• BRIEF: Where a line in the listing below contains the word "bodies", copy that line.

• PROVIDED MATERIAL:
=-=-=-=-=
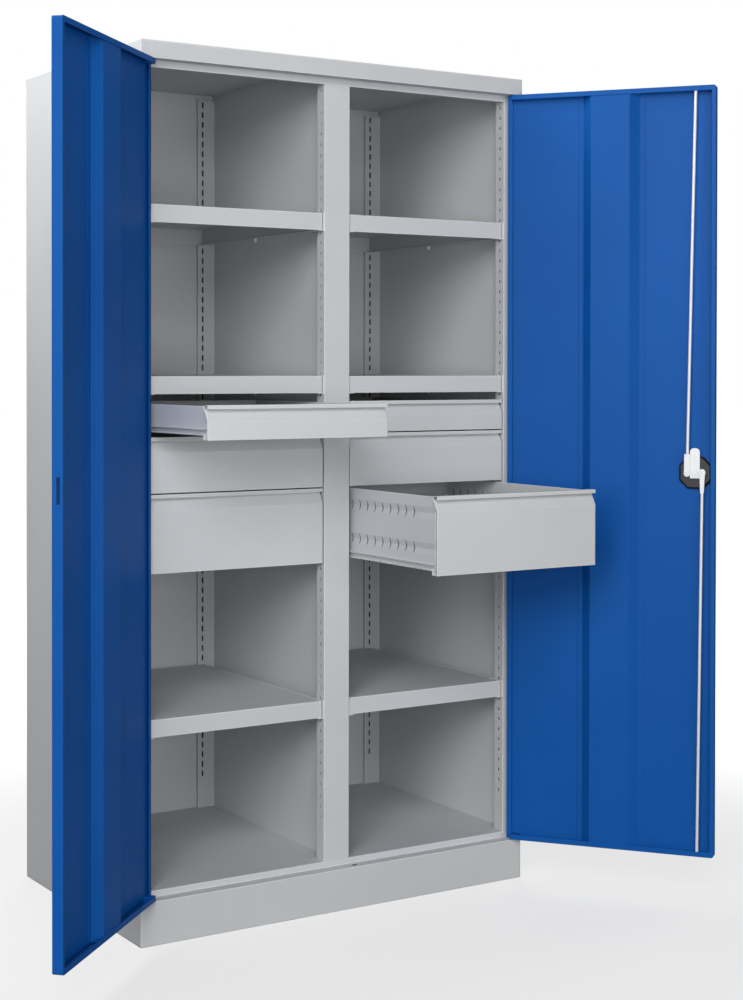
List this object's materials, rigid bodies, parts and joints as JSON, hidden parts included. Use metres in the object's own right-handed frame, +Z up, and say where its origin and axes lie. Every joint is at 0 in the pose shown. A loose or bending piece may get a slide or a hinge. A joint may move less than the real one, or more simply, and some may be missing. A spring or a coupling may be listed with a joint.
{
  "type": "storage cabinet",
  "caption": "Tall sheet-steel cabinet: two hinged doors, shelves either side of a partition, pull-out drawers, and a turning-knob lock driving a rod to the top and bottom.",
  "frame": {"origin": "middle of the plinth's front edge on the floor, in the plane of the header's and the plinth's faces", "axes": "+Z up; -Y is the way the doors face; +X is to the right of someone who faces them"},
  "size_m": [1.6447, 1.0445, 1.95],
  "materials": {
    "grey_paint": "fine matt powder coat, light grey",
    "blue_paint": "satin powder coat, gentian blue",
    "zinc": "zinc-plated, dull",
    "white_steel": "white-passivated zinc, dull",
    "black_plastic": "black moulded plastic, fine grain",
    "key_metal": "polished plated brass"
  },
  "bodies": {
    "carcass": {"side_panel_left": "grey_paint", "side_panel_right": "grey_paint", "rear_panel": "grey_paint", "roof_panel": "grey_paint", "floor_panel": "grey_paint", "partition": "grey_paint", "header": "grey_paint", "plinth": "grey_paint", "front_upright_left": "grey_paint", "front_upright_right": "grey_paint", "centre_post": "grey_paint", "rear_rail_left_outer": "grey_paint", "rear_rail_left_inner": "grey_paint", "rear_rail_right_inner": "grey_paint", "rear_rail_right_outer": "grey_paint", "shelf_left_upper": "grey_paint", "shelf_left_middle": "grey_paint", "shelf_left_lower": "grey_paint", "shelf_right_upper": "grey_paint", "shelf_right_middle": "grey_paint", "shelf_right_lower": "grey_paint", "shelf_supports_left": "grey_paint", "drawer_runners_left": "grey_paint", "shelf_supports_right": "grey_paint", "drawer_runners_right": "grey_paint"},
    "door_left": {"door_left": "blue_paint", "door_stiffener_left": "blue_paint", "door_pivots_left": "blue_paint"},
    "door_right": {"door_right": "blue_paint", "door_stiffener_right": "blue_paint", "door_pivots_right": "blue_paint", "lock_housing": "black_plastic", "lock_plate": "black_plastic"},
    "lock": {"lock_knob": "black_plastic", "lock_spindle": "zinc", "lock_cam": "white_steel", "cam_screw": "white_steel"},
    "key_core": {"key_core": "key_metal"},
    "rod_upper": {"rod_link_upper": "white_steel", "lock_rod_upper": "white_steel"},
    "rod_lower": {"rod_link_lower": "white_steel", "lock_rod_lower": "white_steel"},
    "drawer_left_thin": {"drawer_front_left_thin": "grey_paint", "drawer_tray_left_thin": "grey_paint"},
    "drawer_left_medium": {"drawer_front_left_medium": "grey_paint", "drawer_tray_left_medium": "grey_paint"},
    "drawer_left_deep": {"drawer_front_left_deep": "grey_paint", "drawer_tray_left_deep": "grey_paint"},
    "drawer_right_thin": {"drawer_front_right_thin": "grey_paint", "drawer_tray_right_thin": "grey_paint"},
    "drawer_right_medium": {"drawer_front_right_medium": "grey_paint", "drawer_tray_right_medium": "grey_paint"},
    "drawer_right_deep": {"drawer_front_right_deep": "grey_paint", "drawer_tray_right_deep": "grey_paint"}
  },
  "joints": [
    {"name": "door_left_hinge", "type": "hinge", "parent": "carcass", "child": "door_left", "pos_m": [-0.492, 0.005, 0.097], "axis": [0, 0, -1], "range_deg": [-41.3, 43.7]},
    {"name": "door_right_hinge", "type": "hinge", "parent": "carcass", "child": "door_right", "pos_m": [0.492, 0.005, 0.097], "axis": [0, 0, 1], "range_deg": [-32.5, 52.5]},
    {"name": "drawer_left_thin_slide", "type": "slide", "parent": "carcass", "child": "drawer_left_thin", "axis": [0, -1, 0], "range_m": [-0.274, 0.176]},
    {"name": "drawer_left_medium_slide", "type": "slide", "parent": "carcass", "child": "drawer_left_medium", "axis": [0, -1, 0], "range_m": [0, 0.45]},
    {"name": "drawer_left_deep_slide", "type": "slide", "parent": "carcass", "child": "drawer_left_deep", "axis": [0, -1, 0], "range_m": [0, 0.45]},
    {"name": "drawer_right_thin_slide", "type": "slide", "parent": "carcass", "child": "drawer_right_thin", "axis": [0, -1, 0], "range_m": [0, 0.45]},
    {"name": "drawer_right_medium_slide", "type": "slide", "parent": "carcass", "child": "drawer_right_medium", "axis": [0, -1, 0], "range_m": [0, 0.45]},
    {"name": "drawer_right_deep_slide", "type": "slide", "parent": "carcass", "child": "drawer_right_deep", "axis": [0, -1, 0], "range_m": [-0.357, 0.093]},
    {"name": "lock_turn", "type": "hinge", "parent": "door_right", "child": "lock", "pos_m": [0.76534, -0.34302, 1.001], "axis": [0.7934, 0.6088, 0], "range_deg": [0, 90]},
    {"name": "key_turn", "type": "hinge", "parent": "lock", "child": "key_core", "pos_m": [0.76534, -0.34302, 1.001], "axis": [0.7934, 0.6088, 0], "range_deg": [0, 90]},
    {"name": "rod_upper_slide", "type": "slide", "parent": "door_right", "child": "rod_upper", "axis": [0.0121, -0.0157, 0.9998], "range_m": [0, 0.0182]},
    {"name": "rod_lower_slide", "type": "slide", "parent": "door_right", "child": "rod_lower", "axis": [-0.0067, 0.0088, -0.9999], "range_m": [0, 0.0182]}
  ],
  "couplings": [
    {"joint": "rod_upper_slide", "follows": "lock_turn", "m_per_rad": 0.011459},
    {"joint": "rod_lower_slide", "follows": "lock_turn", "m_per_rad": 0.011459}
  ]
}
=-=-=-=-=
• EXERCISE OUTPUT:
List this object's materials, rigid bodies, parts and joints as JSON, hidden parts included. Use metres in the object's own right-handed frame, +Z up, and say where its origin and axes lie. Every joint is at 0 in the pose shown. A loose or bending piece may get a slide or a hinge. A joint may move less than the real one, or more simply, and some may be missing. A spring or a coupling may be listed with a joint.
  "bodies": {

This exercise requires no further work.